Iterating this method (looking for $(k-2)\times 1$ by starting from $T_{x_1+1}$, etc.) we find a disjointed covering $T_1, \dots, T_k$ of $(k-1)\times 1, \dots, 1\times1$. Then they write:
"Following this procedure, we have, for $1 \le x_1 < x_2 < ··· < x_{k-1} \le n$, the number of tilings $T_1, T_2, \dots , T_k$ that lead to finding a tiling of length $k − i$ at the beginning of tiling $T_{x_i}$ is
$f_{k-2}^{x_1-1}f_{k-1}f_{n-x_1 - (k-1)}f_{k-3}^{x_2-x_1-1}f_{k-2}f_{n-x_2 - (k-2)}\dots f_{0}^{x_{k-1}-x_{k-2}-1}f_{1}f_{n-x_{k-1} - 1}$"
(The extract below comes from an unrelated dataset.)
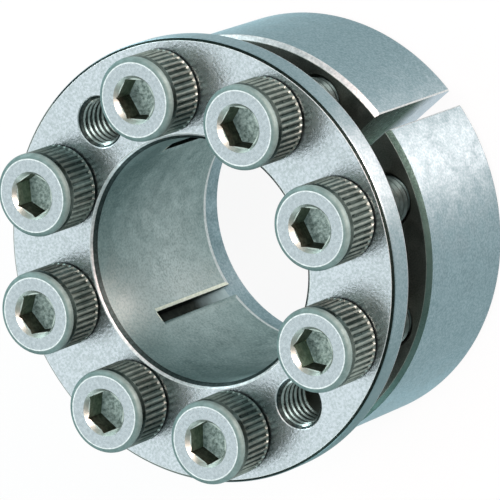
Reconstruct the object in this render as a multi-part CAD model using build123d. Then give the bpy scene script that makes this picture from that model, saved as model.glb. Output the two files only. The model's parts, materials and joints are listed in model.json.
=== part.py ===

I haven't fully understood this result yet. The process to obtain $(k-1)\times1$ sees the contribute of $f_{k-2}$ any time we can't break the board at $k-1$, which happens for $x_1-1$ times, so we have $f_{k-2}^{x_1-1}$. I assume that $f_{k-1}$ derives from the case in which we can break it and stop the iteration for $(k-1)\times 1$ (?), then $f_{n-x_1 - (k-1)}$ how does it come up? Any explanation would be appreciated, thank you.
EDIT
Maybe I figured it out and it was easier that I thought: when the process stops at $x_1$ we are considering a $n-x_1$ row, so $f_{k-1}f_{n-x_1 - (k-1)}$ is the number of independent tilings of the that board broken at $k-1$!
The proof of this is elementry, and considerably simpler than shown.
$F_n$ is a repunit in the base $F_n =a^n-a^{-n}$ where $a=\sqrt{-1/4}+\sqrt{-5/4}$.
This means that there is a factor for each integer $m$, such that $f_m\mid F_n$ iff $m\mid n$. Also, $F_n = \prod f_m \text{ over } m\mid n$.
So all it is to be shown is that there are at least the same number of multiples of $m$ from $1$ to $k$ in the numerator. This will happen automatically if the numerator is a product of consecutive values.